● **Your task**: Output the records. Match them exactly.

● **Recorded data**:
++++++
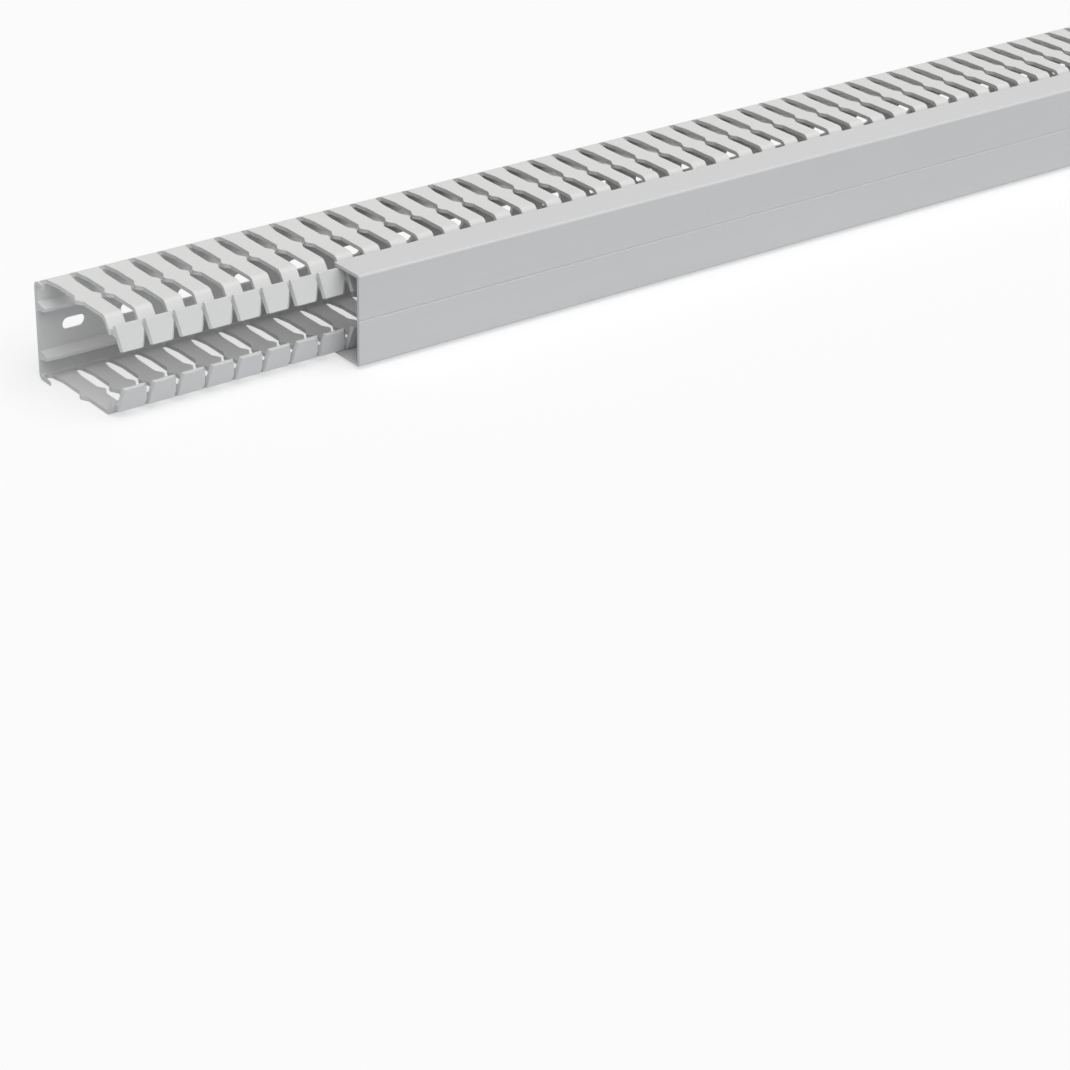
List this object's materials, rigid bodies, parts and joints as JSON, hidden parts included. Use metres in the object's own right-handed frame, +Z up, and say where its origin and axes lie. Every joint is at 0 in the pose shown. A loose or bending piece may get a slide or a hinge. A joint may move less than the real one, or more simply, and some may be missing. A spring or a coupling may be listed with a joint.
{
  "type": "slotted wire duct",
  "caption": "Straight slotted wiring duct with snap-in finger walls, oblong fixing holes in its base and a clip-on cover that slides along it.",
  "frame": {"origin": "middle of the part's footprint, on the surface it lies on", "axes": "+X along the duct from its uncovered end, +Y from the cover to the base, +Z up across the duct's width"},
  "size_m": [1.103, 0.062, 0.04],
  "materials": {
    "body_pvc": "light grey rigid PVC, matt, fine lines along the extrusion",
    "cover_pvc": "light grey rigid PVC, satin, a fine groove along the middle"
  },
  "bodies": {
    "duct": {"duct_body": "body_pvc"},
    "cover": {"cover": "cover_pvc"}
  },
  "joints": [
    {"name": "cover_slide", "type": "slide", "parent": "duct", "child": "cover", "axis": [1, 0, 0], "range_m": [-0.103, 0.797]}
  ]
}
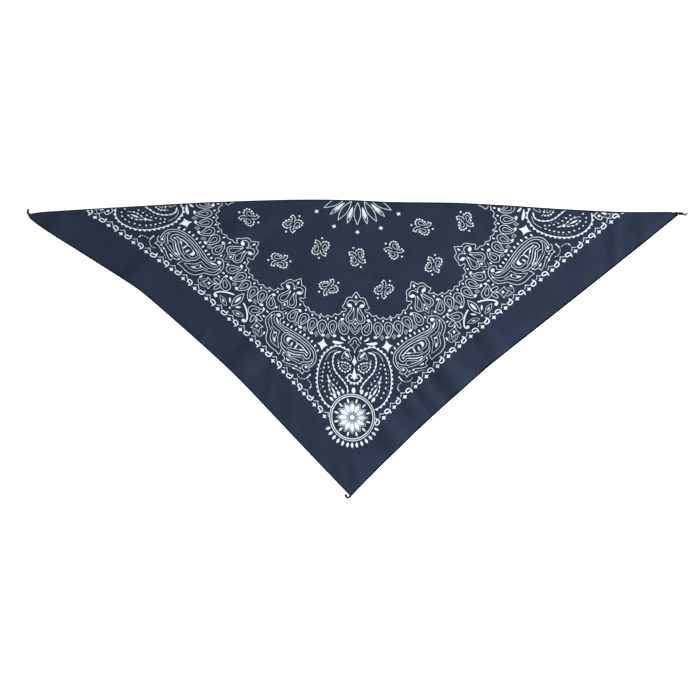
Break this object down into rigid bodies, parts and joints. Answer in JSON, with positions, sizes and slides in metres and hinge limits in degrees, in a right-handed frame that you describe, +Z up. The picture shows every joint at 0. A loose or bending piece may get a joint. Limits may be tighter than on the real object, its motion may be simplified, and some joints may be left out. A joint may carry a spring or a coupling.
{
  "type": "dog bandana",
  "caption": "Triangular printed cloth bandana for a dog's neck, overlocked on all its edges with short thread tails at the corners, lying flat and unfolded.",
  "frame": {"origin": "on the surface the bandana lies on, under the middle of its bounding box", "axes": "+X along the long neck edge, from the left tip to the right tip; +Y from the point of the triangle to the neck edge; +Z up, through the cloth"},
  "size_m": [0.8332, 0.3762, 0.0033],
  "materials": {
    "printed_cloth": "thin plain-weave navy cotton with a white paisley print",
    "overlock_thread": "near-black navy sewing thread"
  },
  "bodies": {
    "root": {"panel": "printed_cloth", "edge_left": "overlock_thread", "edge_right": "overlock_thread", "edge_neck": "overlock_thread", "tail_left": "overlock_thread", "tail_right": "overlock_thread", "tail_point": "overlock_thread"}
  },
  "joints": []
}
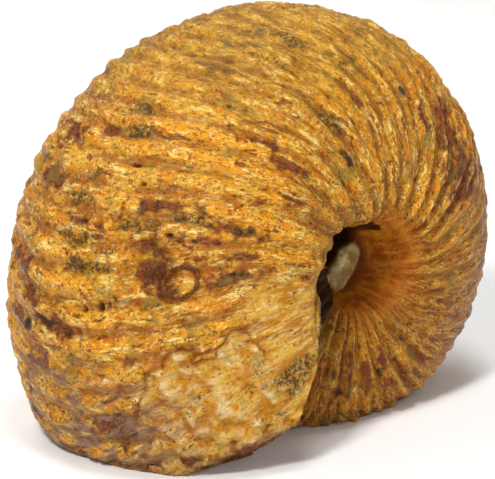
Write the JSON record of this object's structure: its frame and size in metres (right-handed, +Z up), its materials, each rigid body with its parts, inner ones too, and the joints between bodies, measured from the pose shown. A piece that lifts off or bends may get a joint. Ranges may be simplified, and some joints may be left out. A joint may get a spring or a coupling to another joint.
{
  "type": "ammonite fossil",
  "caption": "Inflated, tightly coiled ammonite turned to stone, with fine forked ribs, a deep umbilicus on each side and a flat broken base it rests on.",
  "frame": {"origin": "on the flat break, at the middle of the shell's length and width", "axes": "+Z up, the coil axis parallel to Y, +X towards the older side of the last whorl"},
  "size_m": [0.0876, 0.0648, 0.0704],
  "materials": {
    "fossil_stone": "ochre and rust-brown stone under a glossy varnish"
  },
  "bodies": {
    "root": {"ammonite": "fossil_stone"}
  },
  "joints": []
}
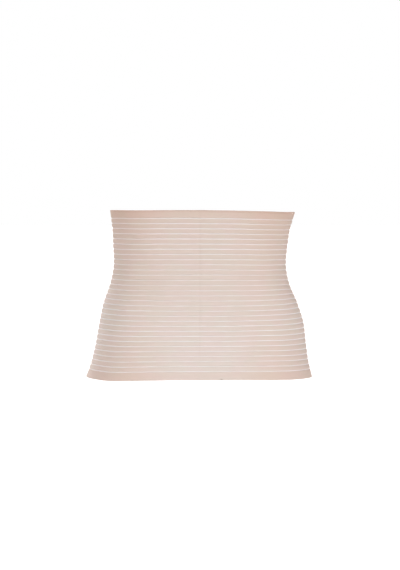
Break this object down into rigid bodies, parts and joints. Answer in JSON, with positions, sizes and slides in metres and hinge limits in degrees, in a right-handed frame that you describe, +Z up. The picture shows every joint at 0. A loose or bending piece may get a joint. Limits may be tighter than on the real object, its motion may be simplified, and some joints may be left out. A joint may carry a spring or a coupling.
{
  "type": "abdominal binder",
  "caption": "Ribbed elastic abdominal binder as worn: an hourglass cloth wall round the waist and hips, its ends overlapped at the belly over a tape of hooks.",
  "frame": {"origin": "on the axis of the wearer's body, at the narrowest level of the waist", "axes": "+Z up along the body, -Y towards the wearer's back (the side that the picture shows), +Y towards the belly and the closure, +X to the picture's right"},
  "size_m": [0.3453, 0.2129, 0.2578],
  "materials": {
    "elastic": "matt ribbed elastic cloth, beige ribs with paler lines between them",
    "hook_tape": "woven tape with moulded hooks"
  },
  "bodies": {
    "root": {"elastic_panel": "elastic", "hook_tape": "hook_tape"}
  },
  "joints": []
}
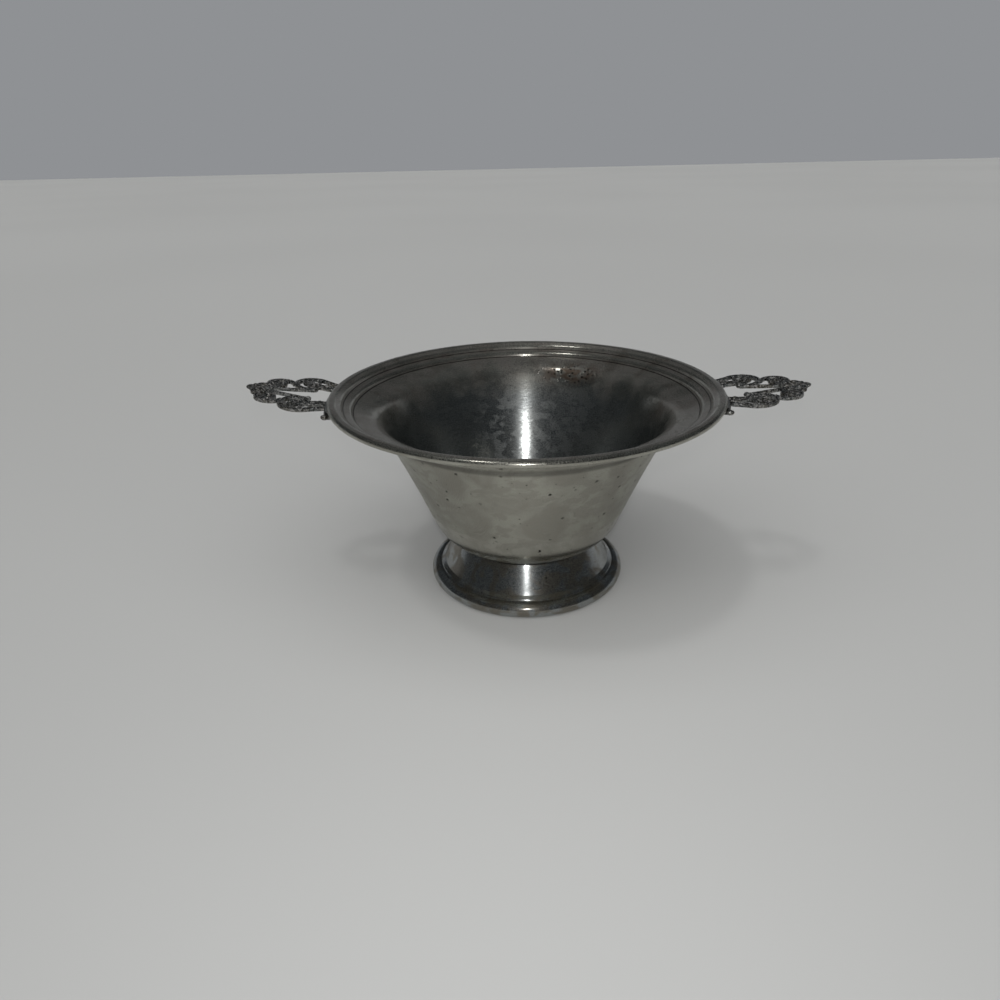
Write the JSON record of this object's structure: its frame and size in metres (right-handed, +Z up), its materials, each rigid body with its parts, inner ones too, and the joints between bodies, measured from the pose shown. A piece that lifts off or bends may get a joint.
++++++
● **Correct output**:
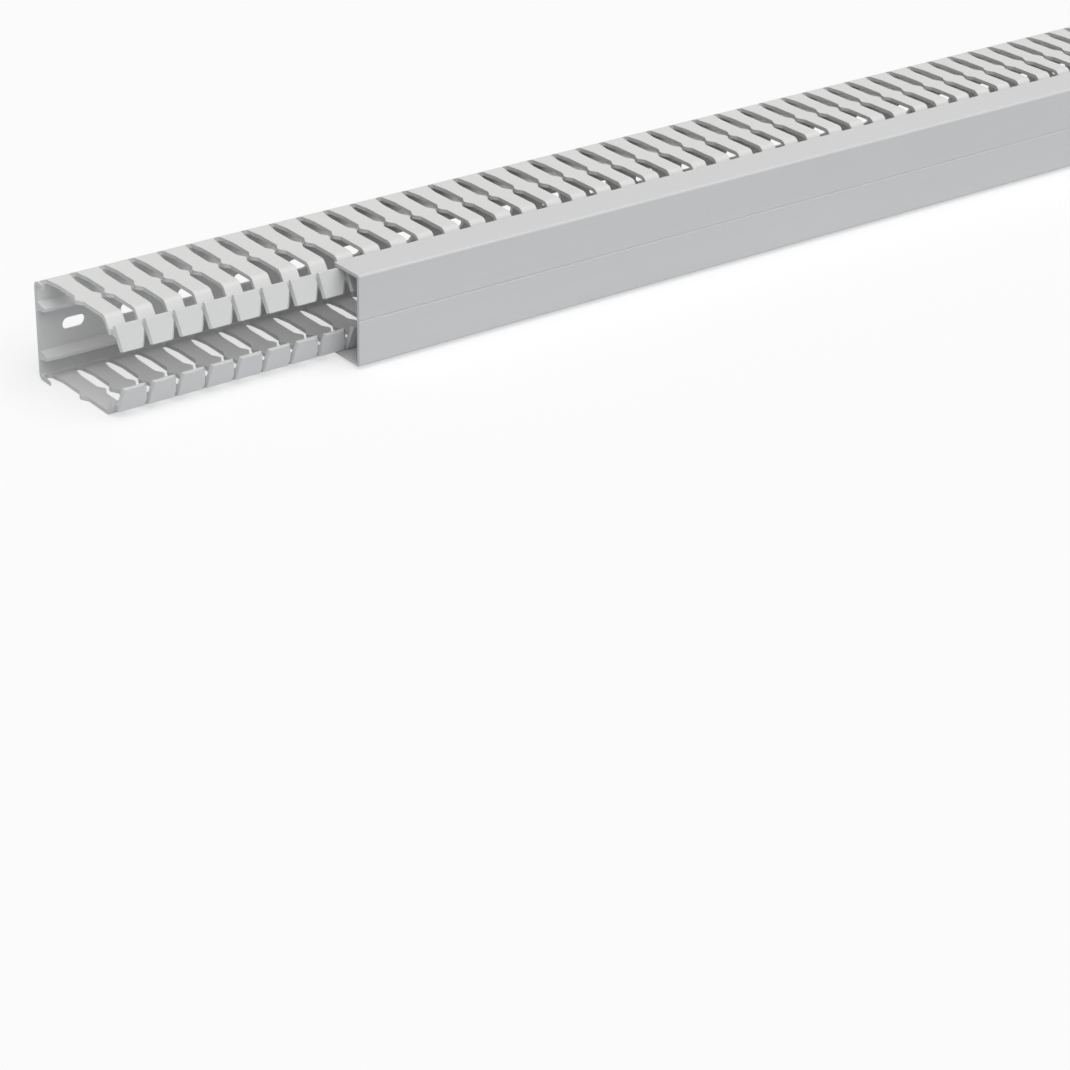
List this object's materials, rigid bodies, parts and joints as JSON, hidden parts included. Use metres in the object's own right-handed frame, +Z up, and say where its origin and axes lie. Every joint is at 0 in the pose shown. A loose or bending piece may get a slide or a hinge. A joint may move less than the real one, or more simply, and some may be missing. A spring or a coupling may be listed with a joint.
{
  "type": "slotted wire duct",
  "caption": "Straight slotted wiring duct with snap-in finger walls, oblong fixing holes in its base and a clip-on cover that slides along it.",
  "frame": {"origin": "middle of the part's footprint, on the surface it lies on", "axes": "+X along the duct from its uncovered end, +Y from the cover to the base, +Z up across the duct's width"},
  "size_m": [1.103, 0.062, 0.04],
  "materials": {
    "body_pvc": "light grey rigid PVC, matt, fine lines along the extrusion",
    "cover_pvc": "light grey rigid PVC, satin, a fine groove along the middle"
  },
  "bodies": {
    "duct": {"duct_body": "body_pvc"},
    "cover": {"cover": "cover_pvc"}
  },
  "joints": [
    {"name": "cover_slide", "type": "slide", "parent": "duct", "child": "cover", "axis": [1, 0, 0], "range_m": [-0.103, 0.797]}
  ]
}
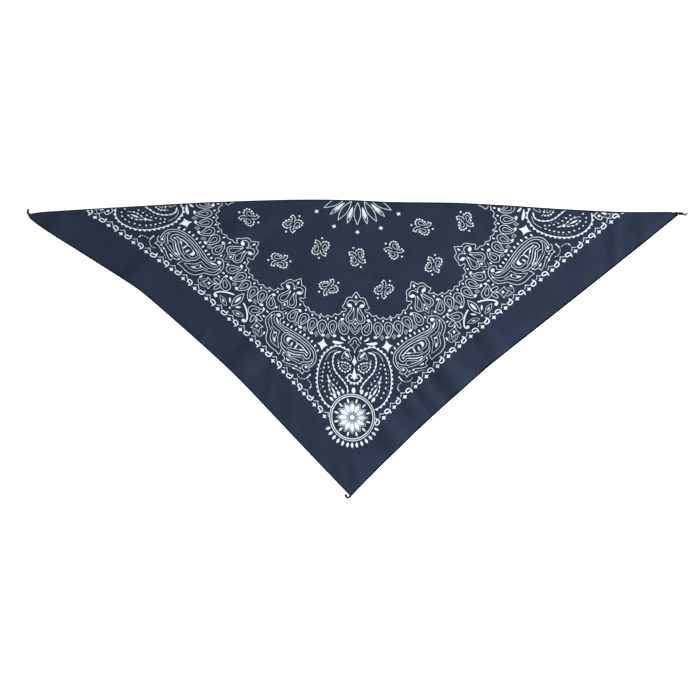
Break this object down into rigid bodies, parts and joints. Answer in JSON, with positions, sizes and slides in metres and hinge limits in degrees, in a right-handed frame that you describe, +Z up. The picture shows every joint at 0. A loose or bending piece may get a joint. Limits may be tighter than on the real object, its motion may be simplified, and some joints may be left out. A joint may carry a spring or a coupling.
{
  "type": "dog bandana",
  "caption": "Triangular printed cloth bandana for a dog's neck, overlocked on all its edges with short thread tails at the corners, lying flat and unfolded.",
  "frame": {"origin": "on the surface the bandana lies on, under the middle of its bounding box", "axes": "+X along the long neck edge, from the left tip to the right tip; +Y from the point of the triangle to the neck edge; +Z up, through the cloth"},
  "size_m": [0.8332, 0.3762, 0.0033],
  "materials": {
    "printed_cloth": "thin plain-weave navy cotton with a white paisley print",
    "overlock_thread": "near-black navy sewing thread"
  },
  "bodies": {
    "root": {"panel": "printed_cloth", "edge_left": "overlock_thread", "edge_right": "overlock_thread", "edge_neck": "overlock_thread", "tail_left": "overlock_thread", "tail_right": "overlock_thread", "tail_point": "overlock_thread"}
  },
  "joints": []
}
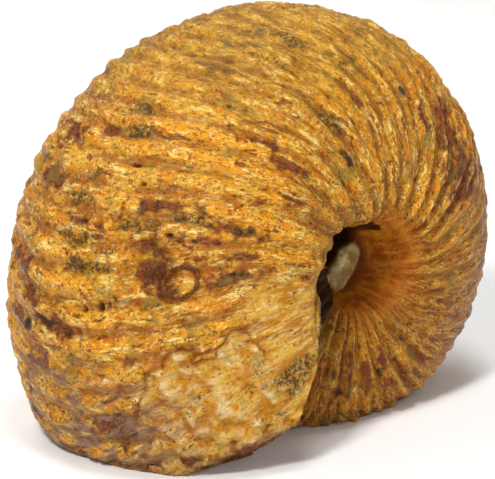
Write the JSON record of this object's structure: its frame and size in metres (right-handed, +Z up), its materials, each rigid body with its parts, inner ones too, and the joints between bodies, measured from the pose shown. A piece that lifts off or bends may get a joint. Ranges may be simplified, and some joints may be left out. A joint may get a spring or a coupling to another joint.
{
  "type": "ammonite fossil",
  "caption": "Inflated, tightly coiled ammonite turned to stone, with fine forked ribs, a deep umbilicus on each side and a flat broken base it rests on.",
  "frame": {"origin": "on the flat break, at the middle of the shell's length and width", "axes": "+Z up, the coil axis parallel to Y, +X towards the older side of the last whorl"},
  "size_m": [0.0876, 0.0648, 0.0704],
  "materials": {
    "fossil_stone": "ochre and rust-brown stone under a glossy varnish"
  },
  "bodies": {
    "root": {"ammonite": "fossil_stone"}
  },
  "joints": []
}
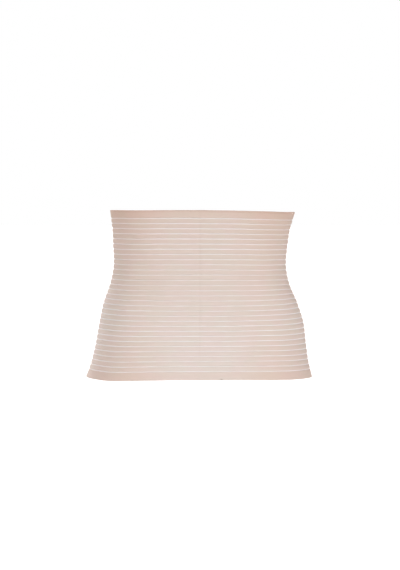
Break this object down into rigid bodies, parts and joints. Answer in JSON, with positions, sizes and slides in metres and hinge limits in degrees, in a right-handed frame that you describe, +Z up. The picture shows every joint at 0. A loose or bending piece may get a joint. Limits may be tighter than on the real object, its motion may be simplified, and some joints may be left out. A joint may carry a spring or a coupling.
{
  "type": "abdominal binder",
  "caption": "Ribbed elastic abdominal binder as worn: an hourglass cloth wall round the waist and hips, its ends overlapped at the belly over a tape of hooks.",
  "frame": {"origin": "on the axis of the wearer's body, at the narrowest level of the waist", "axes": "+Z up along the body, -Y towards the wearer's back (the side that the picture shows), +Y towards the belly and the closure, +X to the picture's right"},
  "size_m": [0.3453, 0.2129, 0.2578],
  "materials": {
    "elastic": "matt ribbed elastic cloth, beige ribs with paler lines between them",
    "hook_tape": "woven tape with moulded hooks"
  },
  "bodies": {
    "root": {"elastic_panel": "elastic", "hook_tape": "hook_tape"}
  },
  "joints": []
}
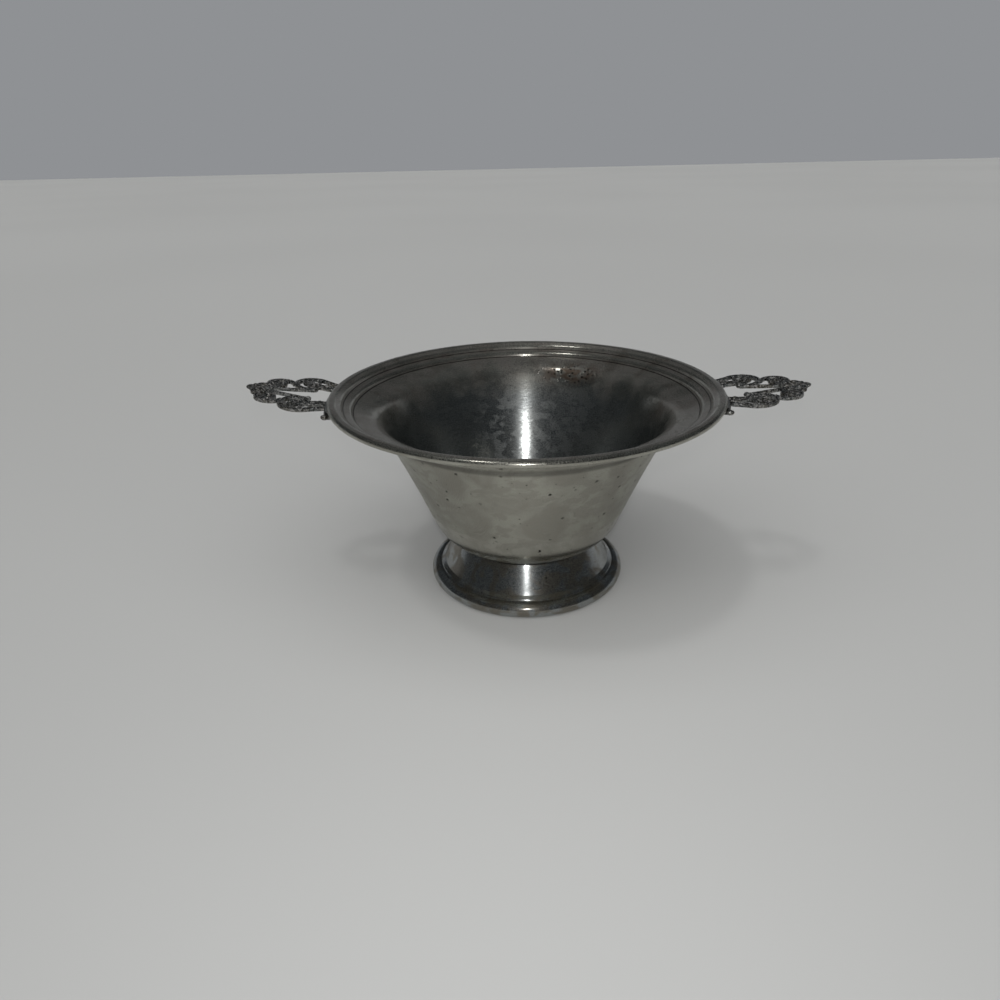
Write the JSON record of this object's structure: its frame and size in metres (right-handed, +Z up), its materials, each rigid body with its parts, inner ones too, and the joints between bodies, measured from the pose shown. A piece that lifts off or bends may get a joint.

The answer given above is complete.